Offshore wind leases kick off race to build renewable energy of the future
California’s first-ever auction for offshore wind leases just brought in more than $757 million in bids.
The Department of the Interior announced the winning bids on Wednesday, which cover five sites located off of Morro Bay and off of Humboldt County.
David Chiu is San Francisco City Attorney and a former Assembly member who authored a bill to kickstart offshore wind.
“When you walk over to the coast and feel the wind blowing on you 20 to 30 miles off the California coast from our Oregon border all the way down to Mexico,” said Chiu, “there is enough offshore wind to power the entire electrical grid: clean, green, 100% renewable, which is remarkable.”

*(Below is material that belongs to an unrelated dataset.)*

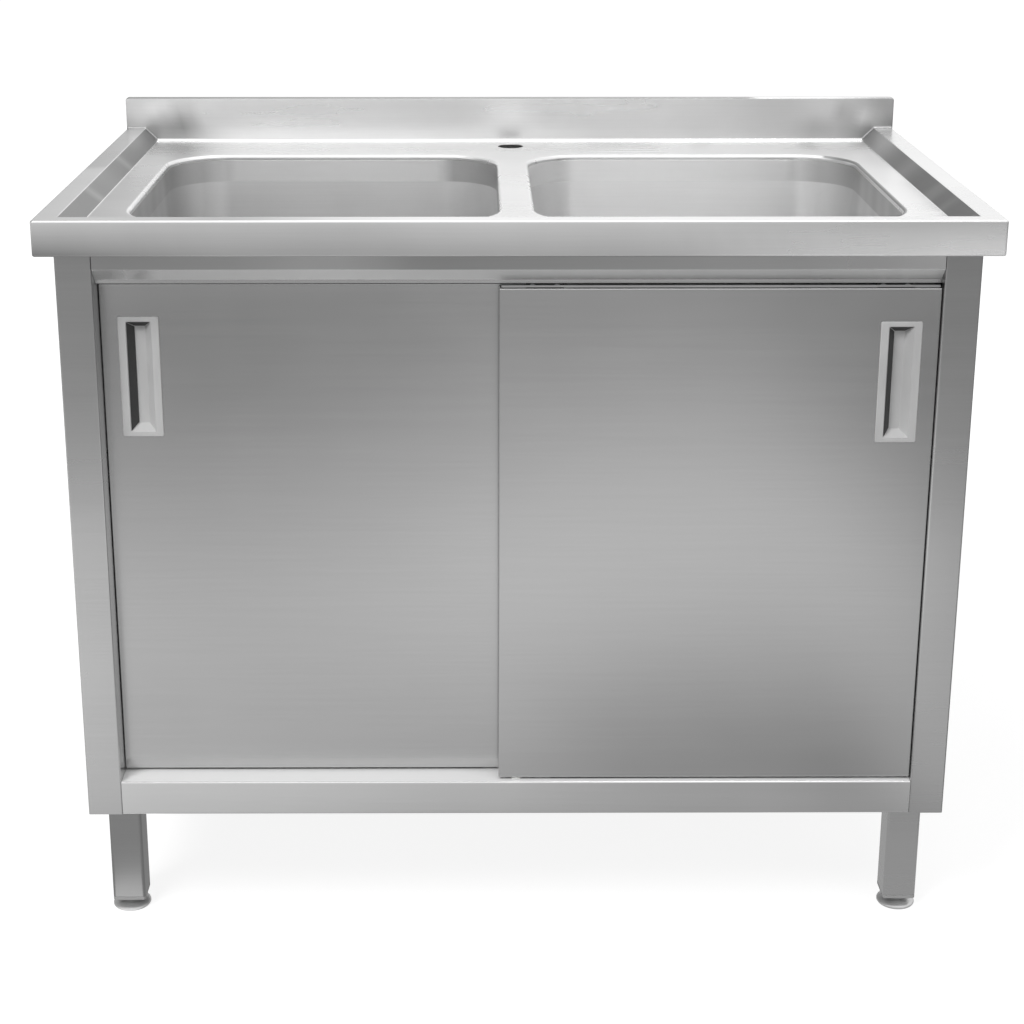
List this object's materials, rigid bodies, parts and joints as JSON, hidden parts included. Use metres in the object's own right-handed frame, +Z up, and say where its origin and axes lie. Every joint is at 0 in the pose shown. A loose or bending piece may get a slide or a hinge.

Chiu is one of a hundred local officials who gathered this week at the California Climate Emergency and Energy Security Summit, hosted by the California Energy Commission in Sacramento.
In a published letter to Gov. Gavin Newsom, the group praised the state’s efforts to support offshore wind so far, in particular – the $45 million budget allocation made to expand California’s ports.
Another speaker at the conference – Habib Dagher, Ph.D, executive director of the University of Maine’s Advanced Structures and Composites Center – has invented the first floating wind turbine that can provide power to the grid.
He said California needs a statewide plan to facilitate offshore wind while protecting the environment, local communities, the fisheries, and indigenous communities.
“I think the U.S. has an opportunity to lead in the floating space,” said Dagher. “I think what we need to do is work together. We need to work together on permitting. Permitting slows things down more than anything else.”
The Biden administration has set a goal of building 30 gigawatts of offshore wind energy capacity by 2030 and 15 gigawatts of floating offshore wind capacity by 2035.